SOURCE MATERIAL:
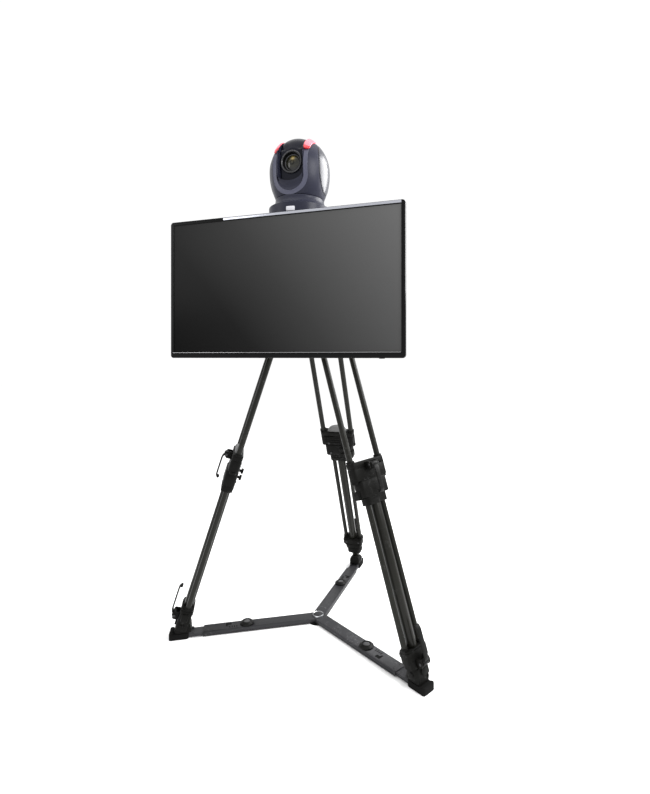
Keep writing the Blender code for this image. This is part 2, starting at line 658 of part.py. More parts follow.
# ---- Spreader --------------------------------------------------------------------------------
SLIDER_BOTTOM = CHANNEL_BOTTOM + 0.0010
SLIDER_TOP = CHANNEL_TOP - CHANNEL_WALL - 0.0005
STUD_RADIUS = 0.004


def make_channel(name, holder):
    """Arm channel, open below, with its inner end mitred to meet the other two."""
    half = CHANNEL_WIDTH / 2
    tip = 0.0004
    mitre = tip + half / math.tan(math.radians(60))
    shape = [(-half, CHANNEL_END), (-half, mitre), (0, tip), (half, mitre), (half, CHANNEL_END)]
    height = CHANNEL_TOP - CHANNEL_BOTTOM
    body = outline(shape, height, Matrix.Translation((0, 0, (CHANNEL_TOP + CHANNEL_BOTTOM) / 2)))
    start = 0.085
    inside = CHANNEL_TOP - CHANNEL_WALL
    hollow = block((CHANNEL_WIDTH - 2 * CHANNEL_WALL, CHANNEL_END - start + 0.05, 0.030),
                   (0, (start + CHANNEL_END + 0.05) / 2, inside - 0.015))
    hole = rod(STUD_RADIUS + 0.0005, 0.05, (0, KNOB_DISTANCE, CHANNEL_TOP), sides=12)
    add(name, cut(body, hollow, hole), "grey_channel", holder)


def make_slider(name, foot_holder):
    """Slotted bar that runs in the channel and ends in two ears under the foot."""
    centre = (SLIDER_START + SLIDER_END) / 2 - ANKLE_RADIUS
    middle = (SLIDER_BOTTOM + SLIDER_TOP) / 2 - ANKLE_HEIGHT
    bar = block((SLIDER_WIDTH, SLIDER_END - SLIDER_START, SLIDER_TOP - SLIDER_BOTTOM), (0, centre, middle))
    low = SLIDER_TOP - 0.002 - ANKLE_HEIGHT
    ear_top = PAD_HEIGHT - ANKLE_HEIGHT
    ears = [block((0.006, 0.014, ear_top - low), (x, SLIDER_END - 0.007 - ANKLE_RADIUS, (low + ear_top) / 2))
            for x in (-0.014, 0.014)]
    slot_start = KNOB_DISTANCE - 0.120 - ANKLE_RADIUS
    slot_end = KNOB_DISTANCE + 0.010 - ANKLE_RADIUS
    slot_size = (2 * STUD_RADIUS + 0.001, slot_end - slot_start, 0.05)
    slot = block(slot_size, (0, (slot_start + slot_end) / 2, middle))
    add(name, cut(join(bar, *ears), slot), "black_casting", foot_holder)


def make_knob(name, hub_holder, angle):
    """Lock knob with its threaded stud, on the arm's top face."""
    top = 0.0105
    holder = empty(name + "_axis", arm_frame(angle, KNOB_DISTANCE, CHANNEL_TOP))
    holder.parent = hub_holder
    holder.matrix_parent_inverse = hub_holder.matrix_world.inverted()
    profile = [(0, top - 0.002), (0.008, top - 0.002), (0.0095, top), (0.0135, top), (0.0225, top - 0.005),
               (0.0225, GAP), (STUD_RADIUS, GAP), (STUD_RADIUS, SLIDER_BOTTOM - CHANNEL_TOP),
               (0, SLIDER_BOTTOM - CHANNEL_TOP)]
    add(name, turned(profile, steps=20), "black_casting", holder)


def make_hub(holder):
    """Round base plate under the mitred arms, and the cap on top of them."""
    base_top = CHANNEL_BOTTOM - GAP
    rim = 0.036
    base = [(0, base_top), (rim - 0.002, base_top), (rim, base_top - 0.0012), (rim, 0.0), (0, 0.0)]
    add("spreader_hub", turned(base), "black_rubber", holder)
    low = CHANNEL_TOP + GAP
    dome = [(0.0185 * math.sin(math.radians(d)), low + 0.003 + 0.0065 * math.cos(math.radians(d)))
            for d in range(0, 91, 15)]
    dome[0] = (0, dome[0][1])
    add("hub_cap", turned(dome + [(0.0185, low), (0, low)]), "bright_steel", holder)


# ---- Assembly --------------------------------------------------------------------------------
def main():
    frames = {leg: leg_frame(angle) for leg, angle in LEG_ANGLES.items()}
    make_crown(empty("crown_frame", CROWN_FRAME), frames.values())
    make_bowl_ball()
    make_tie_down_knob()
    make_mast()
    make_camera_shelf()
    make_monitor_bracket()
    make_vesa_plate()
    make_monitor()

    make_camera_base()
    pan = empty("camera_pan_axis", Matrix.Translation((0, CAMERA_Y, TILT_HEIGHT)))
    tilt = empty("camera_tilt_axis", Matrix.Translation((0, CAMERA_Y, TILT_HEIGHT)))
    tilt.parent = pan
    tilt.matrix_parent_inverse = pan.matrix_world.inverted()
    make_camera_yoke(pan)
    make_camera_head(tilt)

    hub = empty("spreader_frame", Matrix.Identity(4))
    make_hub(hub)
    for leg, angle in LEG_ANGLES.items():
        fixed = empty(leg + "_leg_frame", frames[leg])
        sliding = empty(leg + "_extension_axis", frames[leg])
        foot = empty(leg + "_foot_frame", arm_frame(angle, ANKLE_RADIUS, ANKLE_HEIGHT))
        foot.parent = sliding
        foot.matrix_parent_inverse = sliding.matrix_world.inverted()
        bpy.context.view_layer.update()
        make_upper_stage(leg + "_upper_stage", fixed)
        make_middle_clamp(leg + "_middle_clamp", fixed, capped=leg != "right")
        make_middle_stage(leg + "_middle_stage", fixed)
        make_lower_clamp(leg + "_lower_clamp", fixed)
        make_lower_stage(leg, sliding, foot)
        make_slider(leg + "_spreader_slider", foot)

        upper = empty(leg + "_middle_lever_axis",
                      frames[leg] @ Matrix.Translation((0, LEVER_OFFSET, -MIDDLE_LEVER_PIVOT))
                      @ Matrix.Rotation(math.pi, 4, "Y"))
        lower = empty(leg + "_lower_lever_axis",
                      frames[leg] @ Matrix.Translation((0, LEVER_OFFSET, -LOWER_LEVER_PIVOT)))
        add(leg + "_middle_lever", lever(MIDDLE_LEVER_LENGTH), "black_casting", upper)
        add(leg + "_lower_lever", lever(LOWER_LEVER_LENGTH), "black_casting", lower)

        arm = empty(leg + "_arm_frame", arm_frame(angle))
        arm.parent = hub
        make_channel(leg + "_spreader_channel", arm)
        make_knob(leg + "_spreader_knob", hub, angle)

    bpy.context.scene.collection.children.unlink(WORKSHOP)
    bpy.data.collections.remove(WORKSHOP)


main()
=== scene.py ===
"""Looks of the remote camera and monitor on a tripod: studio, materials and fine meshes."""
import json
import math

import bmesh
import bpy
from mathutils import Matrix, Vector


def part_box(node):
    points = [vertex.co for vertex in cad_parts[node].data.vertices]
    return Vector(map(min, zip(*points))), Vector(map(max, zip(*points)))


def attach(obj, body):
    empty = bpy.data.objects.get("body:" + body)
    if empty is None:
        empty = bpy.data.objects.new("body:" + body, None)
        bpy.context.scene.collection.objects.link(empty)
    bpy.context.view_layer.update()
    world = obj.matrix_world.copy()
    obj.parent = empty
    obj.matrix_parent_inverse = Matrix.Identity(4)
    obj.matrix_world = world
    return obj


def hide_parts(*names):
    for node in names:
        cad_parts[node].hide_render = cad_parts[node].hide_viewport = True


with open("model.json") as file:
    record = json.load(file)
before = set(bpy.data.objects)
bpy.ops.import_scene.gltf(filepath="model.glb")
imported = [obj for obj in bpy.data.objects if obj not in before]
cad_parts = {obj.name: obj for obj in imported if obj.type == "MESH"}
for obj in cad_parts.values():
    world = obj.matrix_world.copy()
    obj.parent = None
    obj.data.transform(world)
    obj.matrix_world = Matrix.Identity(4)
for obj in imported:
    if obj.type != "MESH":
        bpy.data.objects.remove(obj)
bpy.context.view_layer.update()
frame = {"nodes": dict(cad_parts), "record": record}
scene = bpy.context.scene

# ---- Studio: pale floor, camera and lights -----------------------------------------------------
# A white paper floor in a white room, a level wide-angle camera at chest height to the right of the
# stand, and large soft lights that leave broad highlights on the dark plastic.
EYE = Vector((0.6041, -1.5143, 0.9034))
HEADING = math.radians(17.73)
FOCAL_LENGTH = 21.45
SENSOR_LONG_SIDE = 36.0

lens = bpy.data.cameras.new("studio_camera")
lens.lens = FOCAL_LENGTH
lens.sensor_width = SENSOR_LONG_SIDE
lens.shift_x = -0.0332
lens.shift_y = -0.0505
studio_camera = bpy.data.objects.new("studio_camera", lens)
studio_camera.location = EYE
studio_camera.rotation_euler = (math.pi / 2, 0.0, HEADING)
scene.collection.objects.link(studio_camera)
scene.camera = studio_camera
scene.view_settings.view_transform = "Standard"

bpy.ops.mesh.primitive_plane_add(size=30.0)
floor = bpy.context.object
floor.name = "studio_floor"
paper = bpy.data.materials.new("white_paper")
paper.use_nodes = True
paper_shader = paper.node_tree.nodes["Principled BSDF"]
paper_shader.inputs["Base Color"].default_value = (0.985, 0.985, 0.985, 1.0)
paper_shader.inputs["Roughness"].default_value = 0.9
paper_shader.inputs["Specular IOR Level"].default_value = 0.1
floor.data.materials.append(paper)

world = bpy.data.worlds.new("studio_world")
world.use_nodes = True
world.node_tree.nodes["Background"].inputs["Color"].default_value = (1.0, 1.0, 1.0, 1.0)
world.node_tree.nodes["Background"].inputs["Strength"].default_value = 1.04
scene.world = world


def soft_light(name, location, target, size, power):
    """A square soft box at location, turned to face target."""
    box_light = bpy.data.lights.new(name, "AREA")
    box_light.size = size
    box_light.energy = power
    holder = bpy.data.objects.new(name, box_light)
    holder.location = location
    holder.rotation_euler = (Vector(target) - Vector(location)).to_track_quat("-Z", "Y").to_euler()
    scene.collection.objects.link(holder)


soft_light("key_light", (2.4, -0.9, 2.3), (0, -0.15, 1.2), 1.2, 60)
soft_light("fill_light", (-2.6, -2.0, 1.8), (0, -0.1, 0.9), 1.6, 18)
soft_light("floor_light", (0.0, -0.4, 3.6), (0, 0, 0), 3.0, 34)
soft_light("rim_light", (1.9, 1.4, 2.3), (0, -0.15, 1.45), 1.9, 120)

# ---- Legs: upper stage -------------------------------------------------------------------------
# Two black anodised aluminium tubes bonded into a cast yoke that straddles the crown's lug and
# turns on its steel pin, with a plain ferrule where each tube leaves the yoke.
LEGS = {"back": 90.0, "left": 210.0, "right": 330.0}
LEVER_OFFSET = 0.034
MIDDLE_LEVER_DROP = 0.59
joints = {joint["name"]: joint for joint in frame["record"]["behaviour"]["joints"]}
TURNED = {"X": Matrix.Rotation(math.pi / 2, 4, "Y"),
          "Y": Matrix.Rotation(-math.pi / 2, 4, "X"),
          "Z": Matrix.Identity(4)}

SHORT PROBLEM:
Of the lines above, retype only those from the line containing "bpy.context.scene.collection.children.unlink(WORKSHOP)" through the line containing "bpy.context.scene.collection.objects.link(empty)", including both, exactly.

OUTPUT OF THE TASK:
    bpy.context.scene.collection.children.unlink(WORKSHOP)
    bpy.data.collections.remove(WORKSHOP)


main()
=== scene.py ===
"""Looks of the remote camera and monitor on a tripod: studio, materials and fine meshes."""
import json
import math

import bmesh
import bpy
from mathutils import Matrix, Vector


def part_box(node):
    points = [vertex.co for vertex in cad_parts[node].data.vertices]
    return Vector(map(min, zip(*points))), Vector(map(max, zip(*points)))


def attach(obj, body):
    empty = bpy.data.objects.get("body:" + body)
    if empty is None:
        empty = bpy.data.objects.new("body:" + body, None)
        bpy.context.scene.collection.objects.link(empty)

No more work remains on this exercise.